> **Work required**
Find every line with the word "picture". Copy those lines.

Structured object records
--------------------------------
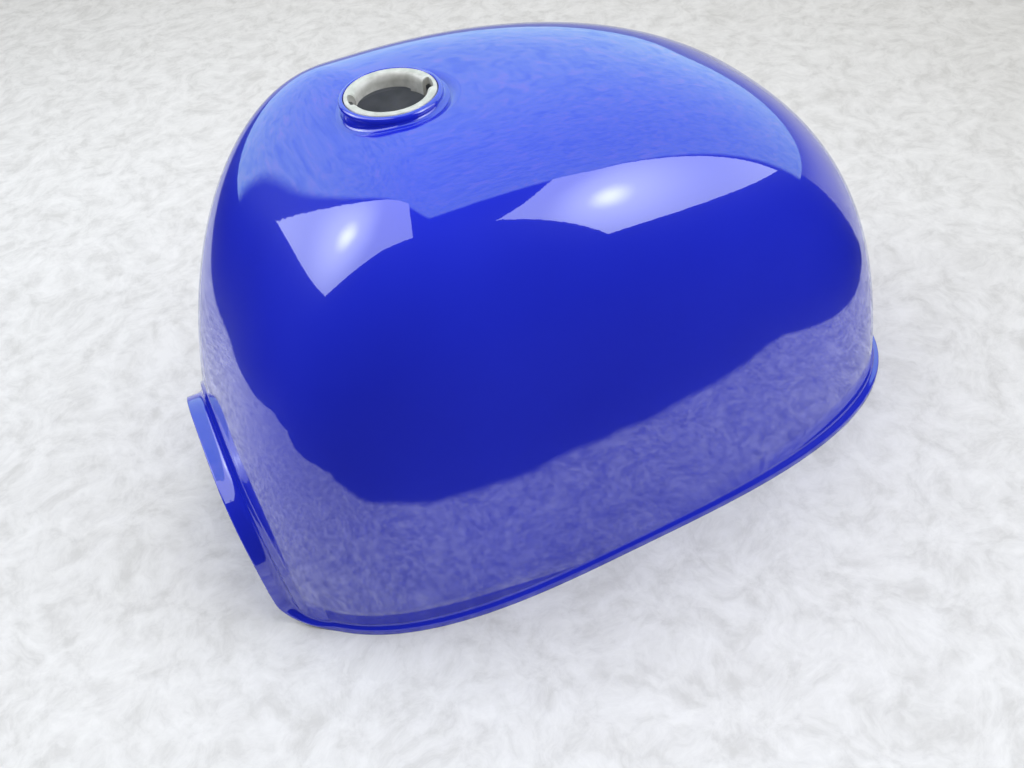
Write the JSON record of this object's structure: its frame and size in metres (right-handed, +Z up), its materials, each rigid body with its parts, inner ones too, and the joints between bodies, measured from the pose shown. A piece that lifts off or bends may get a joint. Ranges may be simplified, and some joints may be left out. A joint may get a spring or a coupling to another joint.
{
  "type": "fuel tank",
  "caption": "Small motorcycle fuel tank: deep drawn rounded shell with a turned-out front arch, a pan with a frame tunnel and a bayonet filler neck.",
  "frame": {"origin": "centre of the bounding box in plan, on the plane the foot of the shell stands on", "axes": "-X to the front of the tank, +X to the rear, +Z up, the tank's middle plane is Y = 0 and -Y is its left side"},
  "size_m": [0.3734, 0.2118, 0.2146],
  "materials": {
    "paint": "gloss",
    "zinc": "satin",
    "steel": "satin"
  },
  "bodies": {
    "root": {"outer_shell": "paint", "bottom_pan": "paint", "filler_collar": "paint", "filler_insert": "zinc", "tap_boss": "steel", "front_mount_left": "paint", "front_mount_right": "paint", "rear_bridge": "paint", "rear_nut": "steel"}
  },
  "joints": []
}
--------------------------------
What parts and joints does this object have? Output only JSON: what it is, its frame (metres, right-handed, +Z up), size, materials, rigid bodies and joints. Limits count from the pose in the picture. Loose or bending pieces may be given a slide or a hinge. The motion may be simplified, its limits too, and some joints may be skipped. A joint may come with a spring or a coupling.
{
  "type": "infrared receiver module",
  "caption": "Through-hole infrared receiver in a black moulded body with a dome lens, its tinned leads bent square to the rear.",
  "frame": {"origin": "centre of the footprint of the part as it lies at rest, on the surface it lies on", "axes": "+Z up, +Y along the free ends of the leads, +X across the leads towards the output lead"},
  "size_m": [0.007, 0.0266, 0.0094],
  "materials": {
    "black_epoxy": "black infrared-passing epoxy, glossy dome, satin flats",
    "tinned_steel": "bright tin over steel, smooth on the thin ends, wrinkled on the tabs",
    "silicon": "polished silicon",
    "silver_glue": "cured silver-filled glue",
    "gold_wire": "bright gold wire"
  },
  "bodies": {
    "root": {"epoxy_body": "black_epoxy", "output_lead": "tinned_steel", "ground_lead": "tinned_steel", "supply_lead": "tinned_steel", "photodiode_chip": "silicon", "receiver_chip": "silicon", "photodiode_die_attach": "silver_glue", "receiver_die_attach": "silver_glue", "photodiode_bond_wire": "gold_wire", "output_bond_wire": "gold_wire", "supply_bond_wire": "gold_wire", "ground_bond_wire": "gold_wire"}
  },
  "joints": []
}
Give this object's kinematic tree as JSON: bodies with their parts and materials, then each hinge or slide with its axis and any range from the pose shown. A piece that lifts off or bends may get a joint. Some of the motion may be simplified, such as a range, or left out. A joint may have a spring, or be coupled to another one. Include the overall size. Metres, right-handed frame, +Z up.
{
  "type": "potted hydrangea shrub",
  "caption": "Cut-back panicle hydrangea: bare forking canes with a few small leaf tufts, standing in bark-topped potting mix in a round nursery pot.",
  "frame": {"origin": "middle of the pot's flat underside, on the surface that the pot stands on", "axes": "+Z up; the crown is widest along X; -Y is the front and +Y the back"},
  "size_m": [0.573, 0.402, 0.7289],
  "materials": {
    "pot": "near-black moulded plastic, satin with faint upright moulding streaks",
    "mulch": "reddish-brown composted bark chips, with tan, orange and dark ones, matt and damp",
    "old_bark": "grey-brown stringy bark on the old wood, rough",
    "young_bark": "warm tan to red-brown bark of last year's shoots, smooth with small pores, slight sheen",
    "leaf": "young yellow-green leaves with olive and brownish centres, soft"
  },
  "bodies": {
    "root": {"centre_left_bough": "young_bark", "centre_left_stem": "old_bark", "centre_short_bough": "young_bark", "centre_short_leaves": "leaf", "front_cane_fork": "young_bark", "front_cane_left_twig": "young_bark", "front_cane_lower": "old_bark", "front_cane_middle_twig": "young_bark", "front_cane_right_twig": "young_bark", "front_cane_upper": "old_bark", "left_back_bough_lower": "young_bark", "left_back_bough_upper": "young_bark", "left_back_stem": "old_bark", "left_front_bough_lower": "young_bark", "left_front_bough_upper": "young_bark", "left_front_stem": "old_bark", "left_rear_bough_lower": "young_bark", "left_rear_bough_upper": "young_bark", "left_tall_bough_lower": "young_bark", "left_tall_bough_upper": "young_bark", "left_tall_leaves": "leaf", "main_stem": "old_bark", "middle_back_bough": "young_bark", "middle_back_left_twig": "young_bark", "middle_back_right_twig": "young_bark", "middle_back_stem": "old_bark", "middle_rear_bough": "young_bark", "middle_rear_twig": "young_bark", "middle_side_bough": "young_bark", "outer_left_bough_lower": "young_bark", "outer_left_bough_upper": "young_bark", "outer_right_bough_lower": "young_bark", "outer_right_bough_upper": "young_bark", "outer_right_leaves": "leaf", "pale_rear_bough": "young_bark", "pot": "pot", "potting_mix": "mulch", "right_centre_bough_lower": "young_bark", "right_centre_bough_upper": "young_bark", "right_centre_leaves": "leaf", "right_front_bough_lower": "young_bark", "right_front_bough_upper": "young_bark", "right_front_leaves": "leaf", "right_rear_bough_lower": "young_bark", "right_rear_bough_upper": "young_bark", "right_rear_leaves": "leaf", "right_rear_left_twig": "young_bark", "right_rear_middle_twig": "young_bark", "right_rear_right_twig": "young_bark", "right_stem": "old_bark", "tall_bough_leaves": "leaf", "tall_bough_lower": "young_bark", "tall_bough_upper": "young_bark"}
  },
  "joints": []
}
--------------------------------
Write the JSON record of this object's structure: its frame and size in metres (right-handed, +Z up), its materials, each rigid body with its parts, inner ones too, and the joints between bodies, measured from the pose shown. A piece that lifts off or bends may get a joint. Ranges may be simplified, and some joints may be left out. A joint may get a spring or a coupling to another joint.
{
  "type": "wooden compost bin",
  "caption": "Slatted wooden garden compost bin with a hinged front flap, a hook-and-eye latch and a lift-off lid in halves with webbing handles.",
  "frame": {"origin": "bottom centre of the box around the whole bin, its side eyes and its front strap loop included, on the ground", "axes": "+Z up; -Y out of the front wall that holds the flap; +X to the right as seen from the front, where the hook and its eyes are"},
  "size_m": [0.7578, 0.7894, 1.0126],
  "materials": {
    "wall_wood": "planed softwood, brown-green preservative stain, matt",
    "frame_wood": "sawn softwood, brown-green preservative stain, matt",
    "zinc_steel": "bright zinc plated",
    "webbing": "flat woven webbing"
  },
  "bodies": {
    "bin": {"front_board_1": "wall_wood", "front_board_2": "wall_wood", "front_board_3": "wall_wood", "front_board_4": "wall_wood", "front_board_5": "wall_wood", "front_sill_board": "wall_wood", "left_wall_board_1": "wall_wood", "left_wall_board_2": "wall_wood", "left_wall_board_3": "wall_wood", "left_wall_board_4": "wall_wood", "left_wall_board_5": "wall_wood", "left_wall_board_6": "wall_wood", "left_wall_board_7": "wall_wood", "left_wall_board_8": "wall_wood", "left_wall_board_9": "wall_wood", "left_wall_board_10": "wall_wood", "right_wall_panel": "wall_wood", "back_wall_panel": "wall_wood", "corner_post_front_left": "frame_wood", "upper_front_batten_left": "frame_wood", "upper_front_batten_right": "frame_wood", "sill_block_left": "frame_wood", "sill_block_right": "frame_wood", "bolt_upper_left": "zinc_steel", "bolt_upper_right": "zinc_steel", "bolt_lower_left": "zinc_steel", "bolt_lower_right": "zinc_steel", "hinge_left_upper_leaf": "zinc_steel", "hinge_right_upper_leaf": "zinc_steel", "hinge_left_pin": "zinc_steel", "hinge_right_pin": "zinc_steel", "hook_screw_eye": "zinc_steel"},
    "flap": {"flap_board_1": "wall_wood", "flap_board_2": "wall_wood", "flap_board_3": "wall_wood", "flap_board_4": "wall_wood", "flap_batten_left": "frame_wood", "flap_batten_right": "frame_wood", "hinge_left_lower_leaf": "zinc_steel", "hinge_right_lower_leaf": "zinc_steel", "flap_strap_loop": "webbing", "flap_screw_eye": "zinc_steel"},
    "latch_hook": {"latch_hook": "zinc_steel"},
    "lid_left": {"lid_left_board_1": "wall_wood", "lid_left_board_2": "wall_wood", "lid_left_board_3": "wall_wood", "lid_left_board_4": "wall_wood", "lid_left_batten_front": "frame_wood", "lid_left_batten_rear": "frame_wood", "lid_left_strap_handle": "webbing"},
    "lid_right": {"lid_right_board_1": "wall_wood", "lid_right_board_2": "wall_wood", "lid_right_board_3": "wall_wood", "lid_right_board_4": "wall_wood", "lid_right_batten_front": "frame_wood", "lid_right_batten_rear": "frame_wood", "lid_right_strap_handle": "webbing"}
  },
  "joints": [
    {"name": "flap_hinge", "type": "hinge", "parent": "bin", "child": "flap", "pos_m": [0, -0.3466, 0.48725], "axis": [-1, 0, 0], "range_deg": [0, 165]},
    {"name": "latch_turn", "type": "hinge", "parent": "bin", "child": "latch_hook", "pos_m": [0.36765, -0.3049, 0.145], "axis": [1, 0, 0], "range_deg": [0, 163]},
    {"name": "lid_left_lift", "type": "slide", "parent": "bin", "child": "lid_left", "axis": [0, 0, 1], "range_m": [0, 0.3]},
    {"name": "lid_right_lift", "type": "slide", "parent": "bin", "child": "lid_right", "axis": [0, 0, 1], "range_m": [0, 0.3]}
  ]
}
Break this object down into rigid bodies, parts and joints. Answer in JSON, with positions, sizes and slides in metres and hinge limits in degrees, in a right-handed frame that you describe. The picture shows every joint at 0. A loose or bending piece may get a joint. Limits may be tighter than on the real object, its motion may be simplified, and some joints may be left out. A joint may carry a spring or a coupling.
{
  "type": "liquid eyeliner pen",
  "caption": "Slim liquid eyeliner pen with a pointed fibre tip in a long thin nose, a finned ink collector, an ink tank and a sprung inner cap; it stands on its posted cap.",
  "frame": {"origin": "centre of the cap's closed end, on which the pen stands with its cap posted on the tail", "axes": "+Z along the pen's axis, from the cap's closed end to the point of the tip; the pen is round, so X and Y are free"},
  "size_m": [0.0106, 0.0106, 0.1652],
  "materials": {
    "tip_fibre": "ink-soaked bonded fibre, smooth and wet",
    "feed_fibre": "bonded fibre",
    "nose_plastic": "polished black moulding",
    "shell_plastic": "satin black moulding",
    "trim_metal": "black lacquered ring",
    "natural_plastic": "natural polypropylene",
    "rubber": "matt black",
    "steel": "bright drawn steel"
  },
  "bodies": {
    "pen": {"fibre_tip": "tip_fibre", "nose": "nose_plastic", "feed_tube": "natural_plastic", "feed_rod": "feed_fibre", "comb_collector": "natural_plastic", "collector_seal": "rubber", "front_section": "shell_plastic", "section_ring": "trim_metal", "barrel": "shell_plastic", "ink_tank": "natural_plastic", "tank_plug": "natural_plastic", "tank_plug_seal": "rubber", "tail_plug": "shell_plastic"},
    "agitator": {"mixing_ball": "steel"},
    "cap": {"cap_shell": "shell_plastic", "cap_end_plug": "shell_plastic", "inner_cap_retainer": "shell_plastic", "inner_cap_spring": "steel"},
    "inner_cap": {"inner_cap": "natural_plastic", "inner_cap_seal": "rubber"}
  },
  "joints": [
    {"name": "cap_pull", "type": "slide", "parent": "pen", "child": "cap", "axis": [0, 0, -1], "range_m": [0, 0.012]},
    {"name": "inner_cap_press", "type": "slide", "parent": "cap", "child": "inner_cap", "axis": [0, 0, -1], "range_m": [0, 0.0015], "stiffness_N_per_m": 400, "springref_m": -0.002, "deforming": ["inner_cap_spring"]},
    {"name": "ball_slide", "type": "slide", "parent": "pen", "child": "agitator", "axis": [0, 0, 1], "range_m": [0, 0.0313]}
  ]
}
--------------------------------
> **Finished exercise**
What parts and joints does this object have? Output only JSON: what it is, its frame (metres, right-handed, +Z up), size, materials, rigid bodies and joints. Limits count from the pose in the picture. Loose or bending pieces may be given a slide or a hinge. The motion may be simplified, its limits too, and some joints may be skipped. A joint may come with a spring or a coupling.
Break this object down into rigid bodies, parts and joints. Answer in JSON, with positions, sizes and slides in metres and hinge limits in degrees, in a right-handed frame that you describe. The picture shows every joint at 0. A loose or bending piece may get a joint. Limits may be tighter than on the real object, its motion may be simplified, and some joints may be left out. A joint may carry a spring or a coupling.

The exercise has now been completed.